E esse princípio, de
que “o exercício contínuo e disciplinado desenvolve e a falta de uso atrofia” é
válido, também, para o cérebro? Sim, e talvez mais até do que para o corpo.
Exige, todavia, que também sejam adotadas certas cautelas, ditadas pelo bom
senso. Antes de tudo, igualmente, é necessário que cada um detecte seus limites
e não tente, jamais, em nenhuma circunstância, ultrapassá-los, sob pena de, em
vez de desenvolver a mente e o raciocínio, provocar uma estafa, de
conseqüências imprevisíveis, mas sempre desastrosas ou, quem sabe, enlouquecer.

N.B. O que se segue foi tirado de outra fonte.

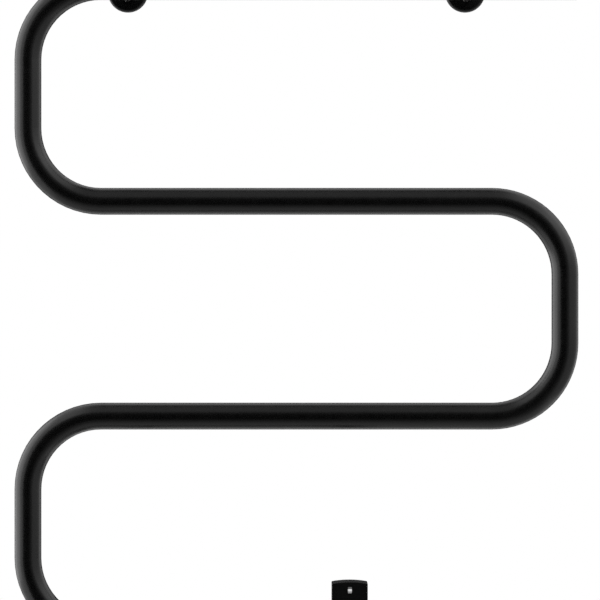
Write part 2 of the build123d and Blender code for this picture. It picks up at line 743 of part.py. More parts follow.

Existe esse risco? Não posso jurar que sim, mas presumo que exista
Ler, por exemplo, é
saudabilíssimo, em qualquer aspecto que se analise essa atividade. Mas a
leitura, para ser útil e desenvolver o raciocínio, requer certas cautelas. O
que, estão surpresos? Pois não deveriam! O primeiro cuidado, óbvio, a se adotar
refere-se à iluminação adequada, para não comprometer os olhos. Quase ninguém
tem essa preocupação, que considero elementar. Outra cautela é restringir a
leitura a certo número de horas, em que seja possível manter a concentração,
sem se tornar distraído ou dispersivo. Se o sujeito ler, por exemplo, por doze,
quinze ou vinte horas consecutivas, não só não conseguirá apreender tudo o que
o texto tem de bom a lhe oferecer, como corre o risco de ficar com uma baita
dor de cabeça, quando não coisa pior.
Todo exercício,
portanto, requer uma série de cautelas para, de fato, desenvolver, tanto o
corpo quanto a mente. E para ter o efeito que desejarmos, exige (respeitadas as
condições e cuidados que apontei), assiduidade. Não podem ser feitos só
ocasionalmente, quando nos der na veneta. Além do que, a carga de exercícios,
quer física quer mental, não pode ser cumulativa. O sujeito que deixou de
correr algum dia, ou de se exercitar em uma academia (quando for o caso) ou de
ler, escrever ou meditar, não pode fazê-lo em dobro, no dia seguinte, achando que
poderá repor o que não fez quando deveria fazer. Não é assim que as coisas
funcionam. Tem que ter autodisciplina e constância para se exercitar
diariamente. Poucos têm.
No meu caso, embora não
seja sequer esboço de atleta, não permito que meu corpo se atrofie. Não pratico
corridas e muito menos malho em alguma academia, é verdade. Limito-me a
caminhadas, estritamente nos limites do meu organismo. Mas faço-o todos os
dias. Isso, óbvio, no que se refere a exercícios físicos. No aspecto mental,
mantenho rígido programa de leituras, com duração máxima de duas horas diárias,
todavia sem interrupção em nenhum dia, seja sábado, domingo ou feriado. Nem
sempre me sinto disposto a ler, e ainda mais por esse prazo fixo de tempo. É
aí, porém, que entra o fator autodisciplina. Com vontade ou sem ela, acomodo-me
em uma cadeira, nem muito confortável e nem com falta de conforto, providencio
a iluminação adequada, e leio, pelas programadas duas horas, que é (suponho) o
meu limite.
Não sou, porém,
paradigma de constância e muito menos de disciplina, que possa ou deva ser
imitado, pelo menos no que se refere a outra atividade que exerço com
constância: à escrita. Bem, escrever, escrevo, rigorosamente, todos os dias (e
vocês são testemunhas disso, pelo menos quem vem me dando a honra de me seguir
nos últimos oito anos). Quando diante da telinha em branco do computador, perco
as estribeiras, esqueço toda noção de tempo, ignoro quaisquer limites e boto a
prudência para escanteio. Escrevo, escrevo e escrevo, obsessiva e compulsivamente,
enquanto me der na veneta. Deveria determinar meu limite para isso, claro. Não
determino. Já houve ocasiões em que escrevi por oito horas consecutivas. Claro
que foi contraproducente. Não raro, tive que refazer esses textos por completo,
com calma, em dias em que adotei a desejável moderação, por serem malucos e
incoerentes. Não respeitar limites, portanto,
é, no mínimo, contraproducente. Pense nisso.